- WHAT THE EXERCISE ASKS -
Show all lines from the listing below that contain "materials".

- DATASET EXCERPT -
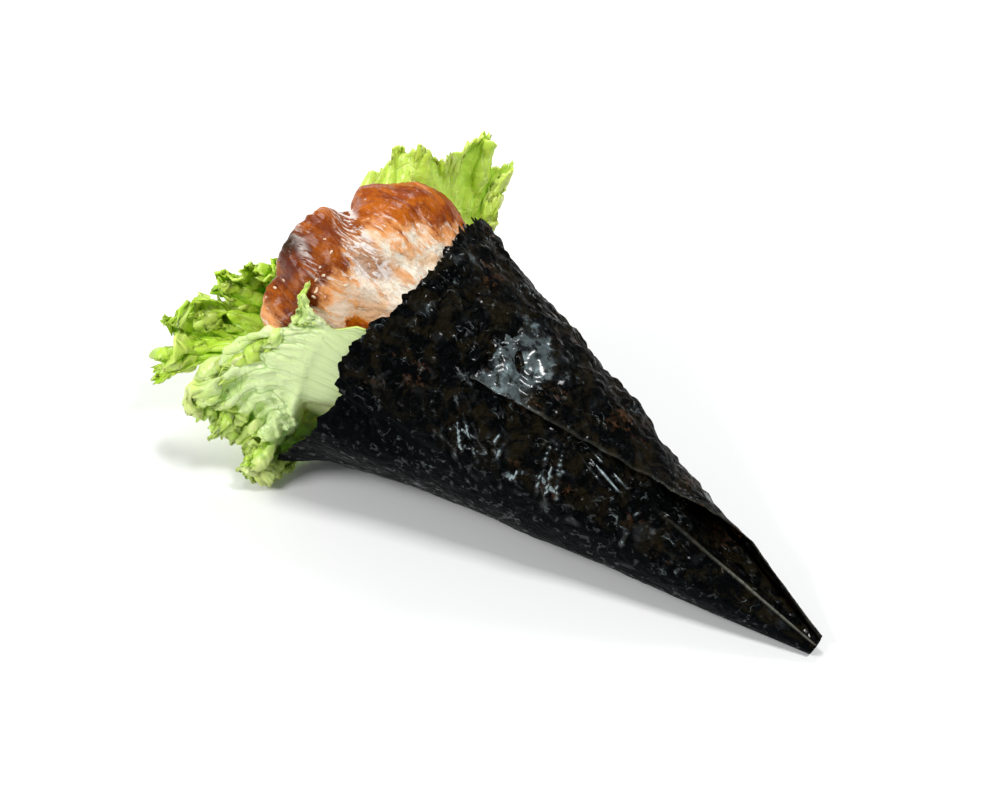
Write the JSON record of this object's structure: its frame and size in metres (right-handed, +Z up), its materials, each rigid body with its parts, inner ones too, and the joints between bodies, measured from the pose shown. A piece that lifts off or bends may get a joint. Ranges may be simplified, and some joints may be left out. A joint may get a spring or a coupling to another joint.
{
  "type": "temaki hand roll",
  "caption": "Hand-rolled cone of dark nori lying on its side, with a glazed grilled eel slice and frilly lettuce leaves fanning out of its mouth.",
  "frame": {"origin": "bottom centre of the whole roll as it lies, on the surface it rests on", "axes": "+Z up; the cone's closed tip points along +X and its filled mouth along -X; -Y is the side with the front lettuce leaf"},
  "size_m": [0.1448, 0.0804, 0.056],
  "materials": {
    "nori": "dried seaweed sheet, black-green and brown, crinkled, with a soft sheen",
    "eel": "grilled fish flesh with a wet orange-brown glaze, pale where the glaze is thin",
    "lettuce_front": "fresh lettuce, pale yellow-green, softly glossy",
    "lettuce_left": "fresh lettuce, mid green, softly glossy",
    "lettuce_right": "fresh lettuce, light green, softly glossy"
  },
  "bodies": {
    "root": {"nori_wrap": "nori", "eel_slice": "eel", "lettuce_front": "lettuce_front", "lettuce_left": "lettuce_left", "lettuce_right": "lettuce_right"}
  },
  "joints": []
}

- RESULT -
Write the JSON record of this object's structure: its frame and size in metres (right-handed, +Z up), its materials, each rigid body with its parts, inner ones too, and the joints between bodies, measured from the pose shown. A piece that lifts off or bends may get a joint. Ranges may be simplified, and some joints may be left out. A joint may get a spring or a coupling to another joint.
  "materials": {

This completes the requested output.